I’m sitting on the plane to Puerto Rico, on a flight that’s two hours delayed and counting, after a previously delayed flight, a missed connection, a lost evening with wonderful women, a 14 hour day spent lazing around the Newark airport watching the sun drenched halls swell and empty crowds of travelers through buzzing food courts, frantic bathrooms, and frenzied departure gates. I’m moving between feelings of panic and peace. Panic—I’ll have spent 24 hours in a grungy travel stupor during what was supposed to be a journey of ultimate zen and spiritual awakening // where did I go wrong in life to be here, running through Newark airport to catch an already departed flight, on my way to meet a group of strangers // am I gonna have to spend the night in the San Juan airport if there aren’t any cars around when we land // why me next to this guy whose leg has been shaking furiously, dare I say vengefully, sending the bench of conjoined seats into violent reverberation.

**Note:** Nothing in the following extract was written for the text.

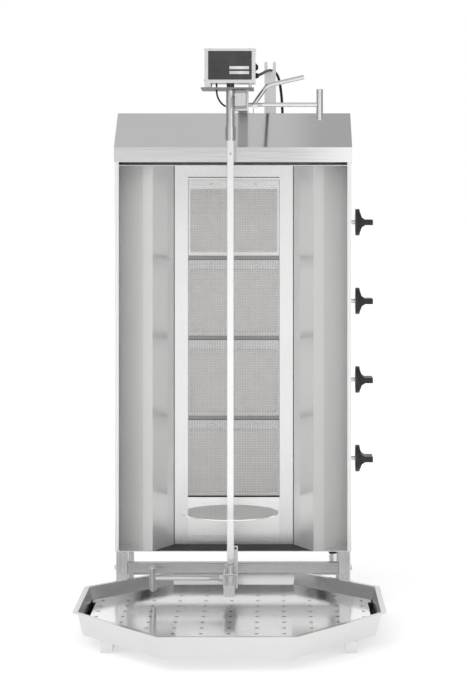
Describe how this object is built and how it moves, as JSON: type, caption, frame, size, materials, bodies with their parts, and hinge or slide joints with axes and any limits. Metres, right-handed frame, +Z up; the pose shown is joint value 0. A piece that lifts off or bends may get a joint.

And yet at the same time, peace—the miracle of being young and alive (!) and ready for my Linklater moment spent in a sleepy San Juan airport, feeling the texture of life as everyday annoyances dissolve into veils of romantic charm // the magical pursuit and possibility of manifesting the deepest recesses of my soul, some not yet discovered, others buried under years of neglect but ready to re-emerge, even if not yet under the embrace of the warm sun and Atlantic waves but instead next to the whirring engine of an idle plane in the blistering snow // how did I do everything *right* in life to be here, committing to myself, to community, to other women of color, fighting my way back to myself after years of prioritizing an ethos that was not my own // what may look like a plan gone awry is actually just life, pulsing, surging, beating with energy, and how beautiful and freeing to remember that it’s a gift to be lived, to be shared, to be explored, in all of its glory and quotidian, its messiness and imperfection.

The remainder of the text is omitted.